Provided data>
╔══
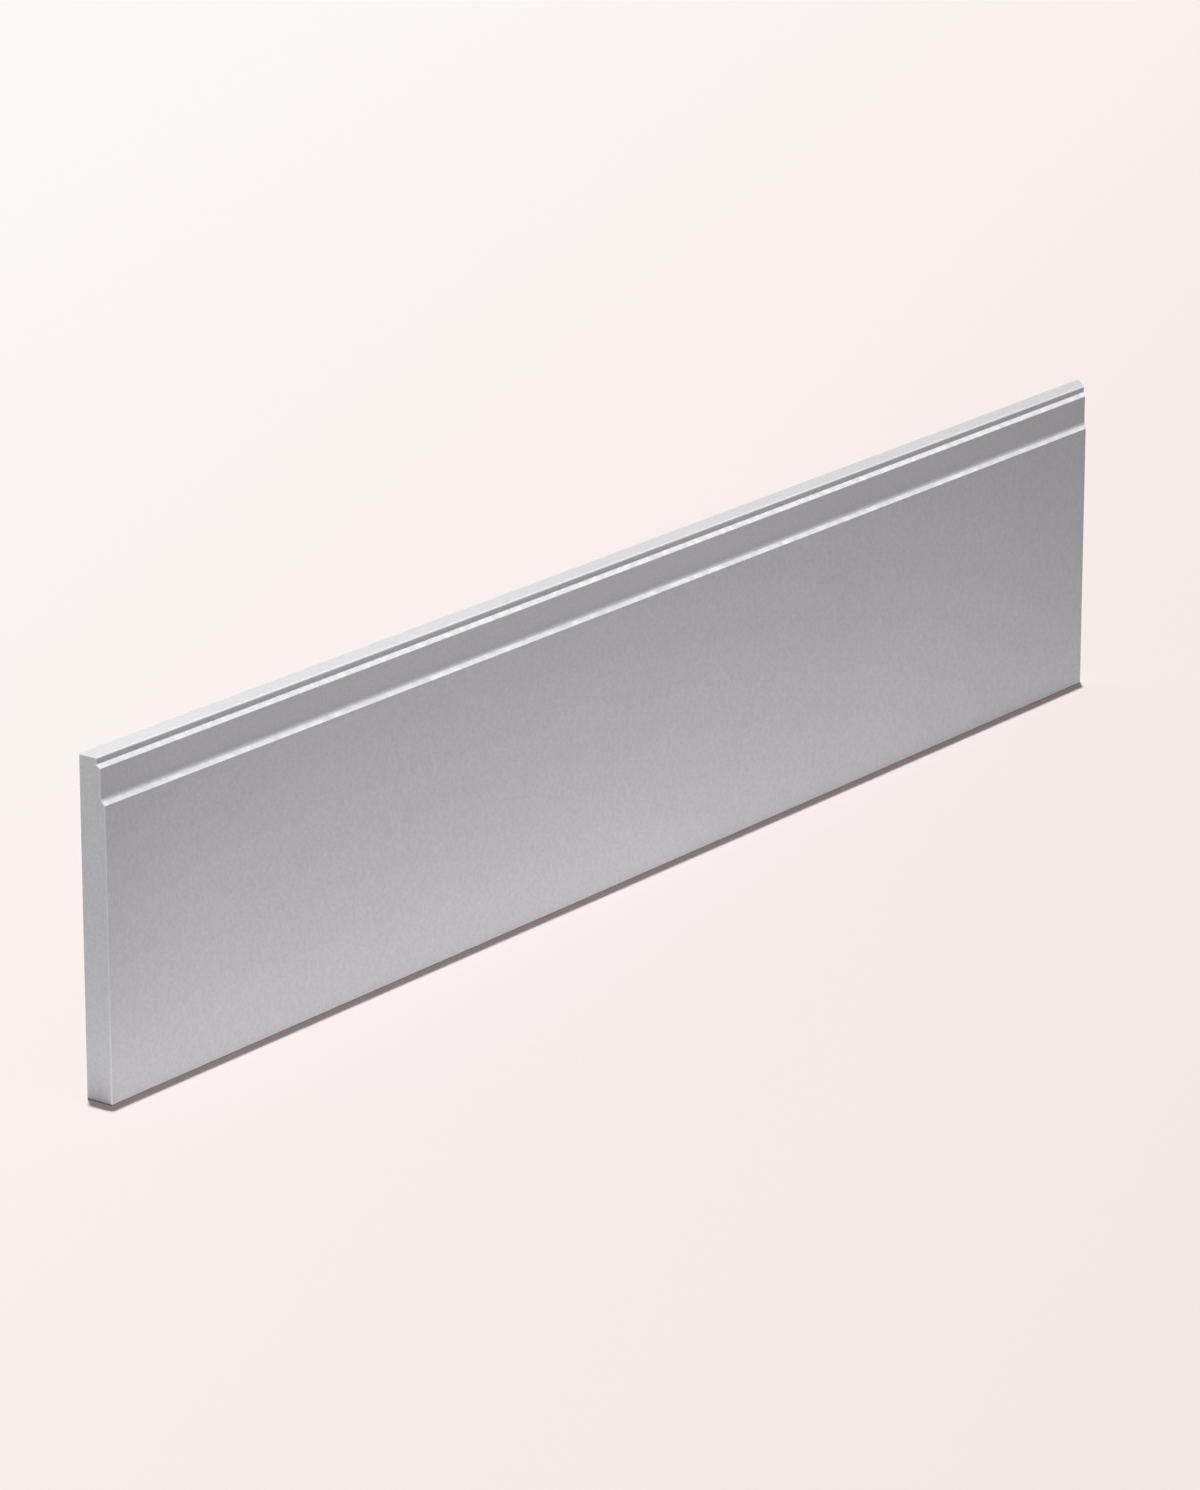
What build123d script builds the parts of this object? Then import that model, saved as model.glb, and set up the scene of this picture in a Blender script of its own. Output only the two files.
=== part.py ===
from build123d import *
from math import radians, tan
import os

# A length of skirting board, machined from one piece of medium density fibreboard and painted all over.
# It stands on its bottom edge against a wall, and covers the joint between the wall and the floor.
#
# The back of the board lies on the plane Y = 0, and the moulded front faces -Y.
# The floor is Z = 0, X runs along the wall, and the origin is halfway along the board's bottom back edge.
# The -X end is cut square. The +X end is mitred for an inside corner, so the back is its long side.

# The board, in millimetres
board_length = 1000.0  # along the wall, from the square end to the long point of the mitre
board_height = 200.0
board_thickness = 18.0  # from the wall to the plain front face
mitre_angle = 45.0  # in degrees, between the mitre cut and the wall: half of a square room corner

# The moulding along the top of the front, from the top down
top_arris_radius = 1.0  # rounding between the top and the upright step
step_height = 3.9  # from the top of the board to the foot of the step
chamfer_height = 2.1  # how far the chamfer below the step falls
chamfer_depth = 2.6  # how far it comes forward
band_height = 16.5  # the flat band below the chamfer
hollow_radius = 3.2  # the hollow that turns the foot of the band forward, into the bevel
bevel_tilt = 48.0  # in degrees, how far the bevel leans back from upright
bevel_depth = 3.0  # how far the plain front face stands forward of the band

# The arrises that are sanded before painting
end_arris_radius = 0.6  # all round the square end
bottom_arris_radius = 0.5  # along the foot of the front face

# Places along the wall, depths from the wall and heights above the floor
square_end = -board_length / 2
long_point = board_length / 2
front = -board_thickness
band = front + bevel_depth
step = band + chamfer_depth
chamfer_top = board_height - step_height
chamfer_foot = chamfer_top - chamfer_height
hollow_top = chamfer_foot - band_height


with BuildPart() as skirting_board:
    # The section, as the cutters leave it, on the plane of the square end
    with BuildSketch(Plane.YZ.offset(square_end)) as section:
        with BuildLine() as outline:
            # Up the wall face, over the top, and down the step, the chamfer and the band
            Polyline(
                (front, 0),
                (0, 0),
                (0, board_height),
                (step, board_height),
                (step, chamfer_top),
                (band, chamfer_foot),
                (band, hollow_top),
            )
            # The hollow leaves the band upright and sweeps forward until it leans back as far as the bevel
            hollow = CenterArc((band - hollow_radius, hollow_top), hollow_radius, 0, -bevel_tilt)
            # The bevel runs on from it, and stops at a sharp arris on the front face
            hollow_foot = hollow @ 1
            bevel_fall = (hollow_foot.X - front) / tan(radians(bevel_tilt))
            bevel = Line(hollow_foot, (front, hollow_foot.Y - bevel_fall))
            # Down the plain front face to the floor
            Line(bevel @ 1, (front, 0))
        make_face()
        top_front_corner = section.vertices().group_by(Axis.Y)[-1].sort_by(Axis.X)[0]
        fillet(top_front_corner, radius=top_arris_radius)
    extrude(amount=board_length)

    # The mitre leaves the long point at the wall, and runs forward and back along the board
    mitre_face = Plane(origin=(long_point, 0, 0), z_dir=Vector(0, -1, 0).rotate(Axis.Z, mitre_angle))
    split(bisect_by=mitre_face, keep=Keep.BOTTOM)

    # The sanded arrises
    front_foot = skirting_board.edges().filter_by(Axis.X).group_by(Axis.Z)[0].sort_by(Axis.Y)[0]
    fillet(front_foot, radius=bottom_arris_radius)
    end_face = skirting_board.faces().sort_by(Axis.X)[0]
    fillet(end_face.edges(), radius=end_arris_radius)

skirting_board.part.label = "skirting_board"

os.makedirs("parts", exist_ok=True)
export_step(skirting_board.part, "parts/skirting_board.step")
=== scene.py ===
from math import cos, pi, radians, sin

import bpy
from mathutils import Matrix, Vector


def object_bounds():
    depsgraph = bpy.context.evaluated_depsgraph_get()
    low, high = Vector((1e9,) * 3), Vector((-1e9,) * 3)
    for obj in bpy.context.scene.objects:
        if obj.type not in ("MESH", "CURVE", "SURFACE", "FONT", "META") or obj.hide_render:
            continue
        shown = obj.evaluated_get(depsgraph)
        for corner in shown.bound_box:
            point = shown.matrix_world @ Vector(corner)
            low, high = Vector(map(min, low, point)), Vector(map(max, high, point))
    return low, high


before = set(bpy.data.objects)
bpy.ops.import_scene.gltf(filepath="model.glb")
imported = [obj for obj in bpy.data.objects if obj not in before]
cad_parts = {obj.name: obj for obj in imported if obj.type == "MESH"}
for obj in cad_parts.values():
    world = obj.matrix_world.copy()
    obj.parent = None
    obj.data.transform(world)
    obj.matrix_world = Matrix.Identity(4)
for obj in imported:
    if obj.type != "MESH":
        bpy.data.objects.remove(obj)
cad_low, cad_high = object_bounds()

# The skirting board
# One machined length of medium density fibreboard, primed and painted all over in a pale neutral grey.
# The paint is rolled on thin: a fine sandy grain over a faint orange peel, with a satin sheen.

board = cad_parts["skirting_board"]
board_length = cad_high.x - cad_low.x
board_depth = cad_high.y - cad_low.y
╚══
Problem> Only the lines from the one containing "# The mitre" to the one containing "return low, high" are to be printed, both ends included, exactly as written.

Exercise answer>
    # The mitre leaves the long point at the wall, and runs forward and back along the board
    mitre_face = Plane(origin=(long_point, 0, 0), z_dir=Vector(0, -1, 0).rotate(Axis.Z, mitre_angle))
    split(bisect_by=mitre_face, keep=Keep.BOTTOM)

    # The sanded arrises
    front_foot = skirting_board.edges().filter_by(Axis.X).group_by(Axis.Z)[0].sort_by(Axis.Y)[0]
    fillet(front_foot, radius=bottom_arris_radius)
    end_face = skirting_board.faces().sort_by(Axis.X)[0]
    fillet(end_face.edges(), radius=end_arris_radius)

skirting_board.part.label = "skirting_board"

os.makedirs("parts", exist_ok=True)
export_step(skirting_board.part, "parts/skirting_board.step")
=== scene.py ===
from math import cos, pi, radians, sin

import bpy
from mathutils import Matrix, Vector


def object_bounds():
    depsgraph = bpy.context.evaluated_depsgraph_get()
    low, high = Vector((1e9,) * 3), Vector((-1e9,) * 3)
    for obj in bpy.context.scene.objects:
        if obj.type not in ("MESH", "CURVE", "SURFACE", "FONT", "META") or obj.hide_render:
            continue
        shown = obj.evaluated_get(depsgraph)
        for corner in shown.bound_box:
            point = shown.matrix_world @ Vector(corner)
            low, high = Vector(map(min, low, point)), Vector(map(max, high, point))
    return low, high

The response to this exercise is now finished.